GuldsmedenHotels
- Company type: Private
- Industry: Hotel
- Founded: 1999
- Headquarters: Copenhagen, Denmark
- Number of locations: 11 hotels
- Key people: Sandra and Marc Plesner Weinert (CEOs)

= Guldsmeden Hotels =

Hotel chain based in Denmark

Guldsmeden Hotels is a family-owned, Green Globe-certified chain of upscale boutique hotels based out of Copenhagen, Denmark. It consists of six hotels in Denmark (five in Copenhagen and one in Aarhus) and one hotel in Oslo (Norway), Reykjavík (Iceland), Berlin (Germany), Menton (France) and Bali (Indonesia).

The chain is owned by Sandra and Marc Plesner Weinert and takes its name after the street Guldsmedegade in Aarhus where they opened their first hotel in 1999.

==Sustainability==
All hotels in the Guldsmeden Hotels chain have been awarded both the Green Globe, the Green Key award, and Golden Ø eco labels. All of their hotels are showcased on the EcoHotels.com website.

==Hotels in Denmark==
===Hotel 66 Guldsmeden===
Hotel 66 Guldsmeden /formerly Hotel Carlton) has 74 rooms and is located at Vesterbrogade 66 in Vesterbro, Copenhagen. It was Guldsmeden Hotels' first hotel in Copenhagen when it opened in 2002 and has been through several renovations and expansions since then.

=== Hotel Axel Guldsmeden ===
Hotel Axel has 202 rooms (including four penthouse suites with their own private rooftop terrace) and is located at Colbjørnsensgade 14 in Vesterbro, Copenhagen. The hotel was located in Helgolandsgade on the other side of the block when it opened in 2007 but it was expanded with the former Hotel du Nord in Colbjørnsensgade in 2017. Facilities include a spa area and a courtyard garden.

===Hotel Babette Guldsmeden===
Hotel Babette Guldsmeden has 98 rooms and is located at the corner of Bredgade (No. 78) and Esplanaden in the Frederiksstaden district of central Copenhagen. Facilities include restaurant & bar Bar’bette and an orangery which connects the two parts of the hotel.

The hotel was formerly operated by Girst Hotels as Hotel Esplanaden. It was taken over by Guldsmeden Hotels in 2014 and reopened after a major renovation on 20 February 2015. The building is from 1883 and was designed by Emil Blichfeldt.
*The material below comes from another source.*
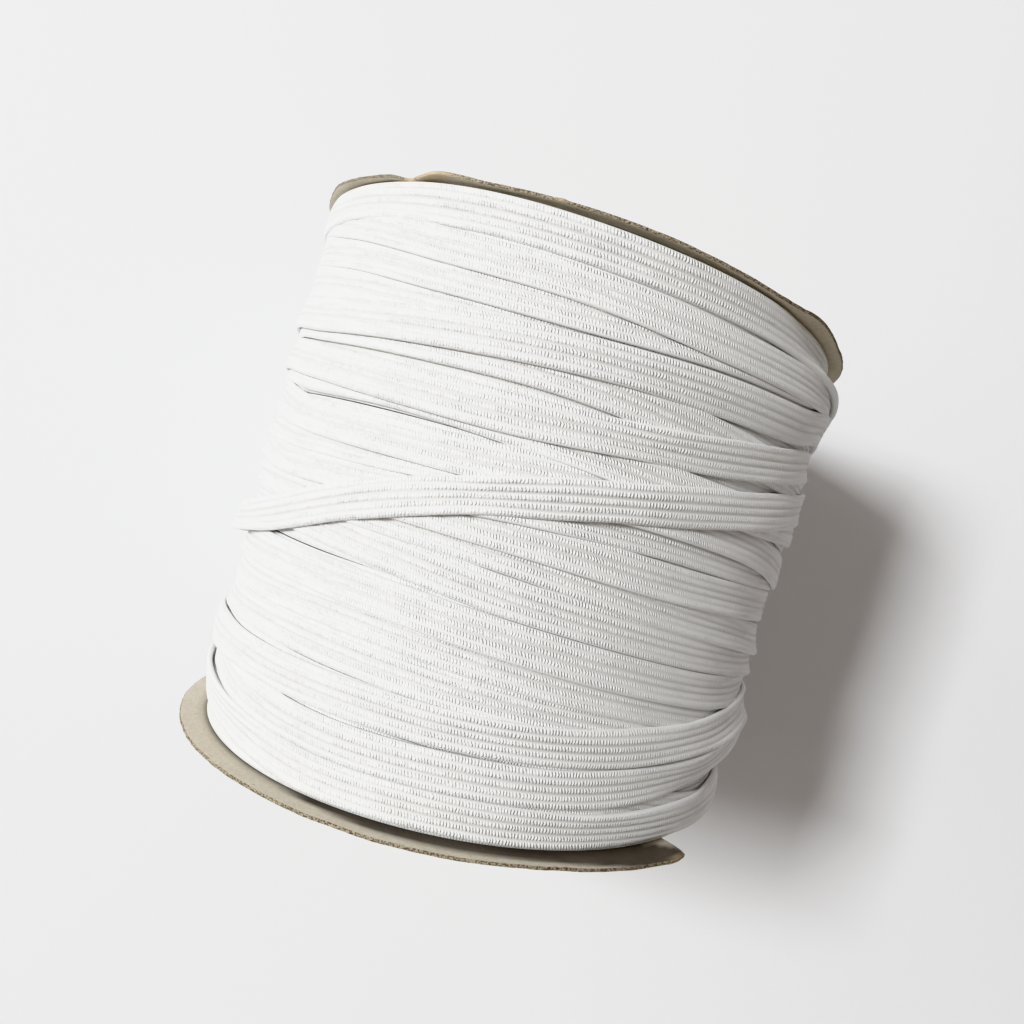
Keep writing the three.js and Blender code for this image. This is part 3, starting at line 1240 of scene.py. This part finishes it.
@dataclass(frozen=True)
class Studio:
    """Camera, soft lights and a plain floor."""

    eye: tuple = (0.0, -4.83, 225.96)
    aim: tuple = (-1.78, 2.30, 52.55)
    roll: float = 15.80
    lens: float = 29.88
    floor_size: float = 3.0  # in metres
    lights: tuple[SoftLight, ...] = (
        SoftLight("window", (-1.47, 0.29, 2.0), (0.66, 0.52), 62.0),
        SoftLight("low_window", (-1.3, 0.25, 0.45), (1.0, 1.0), 5.4),
    )
    room_colour: tuple = (1.0, 0.925, 0.865, 1.0)
    room_light: float = 0.305

    def build(self) -> None:
        """Sets up the camera, the floor and the lights."""
        self._camera()
        self._floor()
        for light in self.lights:
            light.hang()
        world = bpy.data.worlds.new("studio")
        world.use_nodes = True
        background = world.node_tree.nodes["Background"].inputs
        background["Color"].default_value = self.room_colour
        background["Strength"].default_value = self.room_light
        bpy.context.scene.world = world
        bpy.context.scene.view_settings.view_transform = "Khronos PBR Neutral"

    def _camera(self) -> None:
        """Makes the camera and sets it as the scene's."""
        data = bpy.data.cameras.new("camera")
        data.sensor_width = 36.0
        data.lens = self.lens
        data.clip_start, data.clip_end = 0.01, 20.0
        camera = bpy.data.objects.new("camera", data)
        bpy.context.scene.collection.objects.link(camera)
        eye, aim = Vector(self.eye) * MM, Vector(self.aim) * MM
        back = (eye - aim).normalized()
        turn = math.radians(self.roll)
        right = Vector((-math.sin(turn), math.cos(turn), 0.0)).cross(back).normalized()
        axes = Matrix((right, back.cross(right), back)).transposed()
        camera.matrix_world = Matrix.Translation(eye) @ axes.to_4x4()
        bpy.context.scene.camera = camera

    def _floor(self) -> None:
        """Lays the floor under the roll."""
        bm = bmesh.new()
        bmesh.ops.create_grid(bm, x_segments=8, y_segments=8, size=self.floor_size / 2)
        mesh = mesh_from(bm, "floor")
        mesh.materials.append(FloorFinish().material())
        new_object("floor", mesh)


# ---------------------------------------------------------------- the whole


def dress(piece: bpy.types.Object, finish: bpy.types.Material, node: str) -> None:
    """Finishes a piece and ties it to the frame.

    Args:
        piece: The piece.
        finish: Its material.
        node: CAD node that it stands for.
    """
    piece.data.materials.clear()
    piece.data.materials.append(finish)
    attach(piece, "root")
    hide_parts(node)
    LOG.info("%s: %d faces", piece.name, len(piece.data.polygons))


def cards() -> list[CardEnd]:
    """The two card ends with their bends and worn places, and the painted shadow of the winding on the near
    card's inner face.
    """
    far = CardEnd(
        name="card_far",
        plane=UPPER_PLANE,
        seed=3.0,
        bends=(Bend(-64, 9, 0.8), Bend(-36.5, 3.5, -0.7), Bend(-28, 6, 0.6), Bend(48, 7, 0.9)),
        chips=(Bend(-36, 2.0, -0.5), Bend(-30, 2.5, 0.35), Bend(-7, 0.7, 0.6)),
        worn=(Bend(-36, 1.2, 0.5), Bend(-30.5, 4.0, 1.0), Bend(-7, 1.0, 0.6)),
    )
    near = CardEnd(
        name="card_near",
        plane=LOWER_PLANE,
        seed=9.0,
        bends=(Bend(45, 14, -0.35),),
        chips=(Bend(-15, 3.0, -0.15), Bend(46, 3.0, 0.5)),
        worn=(Bend(47, 2.0, 0.5),),
        torn=(
            (49.6, 53), (50.2, 52.4), (50.9, 47.4), (58, 47),
            (76, 47.6), (90, 48.4), (104, 49.6), (116, 53),
        ),
        # painted shadow: the winding's shade on the inner face, widening towards the torn end
        painted_shadow=PaintedShadow(
            angles=(-30, -10, 10, 22, 32, 40, 43, 46, 49, 52),
            inner=(40, 40, 40, 40, 40, 44, 48.4, 49.4, 51.4, 53),
            outer=(49, 51, 51.3, 51.7, 52.6, 53.4, 53.6, 53.6, 53.6, 49),
        ),
    )
    return [far, near]


def main() -> None:
    """Builds the studio, the winding and the two cards, and writes how large they are."""
    logging.basicConfig(level=logging.INFO, format="%(name)s %(message)s")
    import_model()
    Studio().build()
    elastic = ElasticFinish().material()
    board = GreyboardFinish().material()
    for piece in Winding().build().values():
        dress(piece, elastic, "elastic_roll")
    for card, node in zip(cards(), ("upper_card", "lower_card")):
        dress(card.build(), board, node)


if __name__ == "__main__":
    main()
===Hotel Manon les Suites===
Hotel Manon les Suites has 87 rooms and suites and is located at Gyldenløvesgade 10 in central Copenhagen. The hotel was formerly operated by Girst Hotels but taken over by Guldsmeden Hotels on 1 October 2016 and reopened after a major renovation in April 2017. Facilities include an indoor swimming pool.

===Hotel Bryggen Guldsmeden===
Bryggen Guldsmeden opened in 2020 and has 211 rooms and suites located at Gullfossgade 4 in Islands Brygge. Facilities include and outdoor heated swimming pool, sauna, and steam shower. The hotel is also the first in Denmark to offer Orbital Shower Systems in all the rooms, as part of the CSR policies.

==Hotels outside Denmark==
===Hotel Oslo Guldsmeden===
Hotel Guldsmeden oslo is located at Parkveien 78 in Oslo, Norway. It joined Guldsmeden Hotels in 2010.

===Hotel Eyja Guldsmeden (Reykjavík)===
Hotel Eyja Guldsmeden in Reykiavik opened in 2015 and has 65 rooms.

===Lulu Guldsmeden Hotel (Berlin)===
Lulu Guldsmeden Hotel, opened in September 2016, is located on Potsdamer Strasse in Berlin, Germany. It has 81 rooms, six suites, and facilities include a meeting room for 12 people.

===Chapung Se Bali Resort & Spa (Ubud, Bali Indonesia)===
Chapung Se Bali Resort & Spa opened in 2010. It has 14 Suites and 8 Villas.

===John & Will Silohotel by Guldsmeden===
In 2024 Guldsmeden Hotels opened its second hotel in Germany in the northern port city of Bremen, approximately 125 kilometers southwest of Hamburg. The hotel in Bremen has 116 rooms and a suite. It is located in the silo buildings by the harbour and close to the center, which used to house the breakfast company Kellogg's factory. The hotel is named "John & Will" after the brothers John and Will Kellogg, who were behind, among other things, Kellogg's cornflakes.

==Awards==
Guldsmeden Hotels won the award for Best Hotel Chain at the Danish Travel Awards in 2017 and was runner-up in 2016.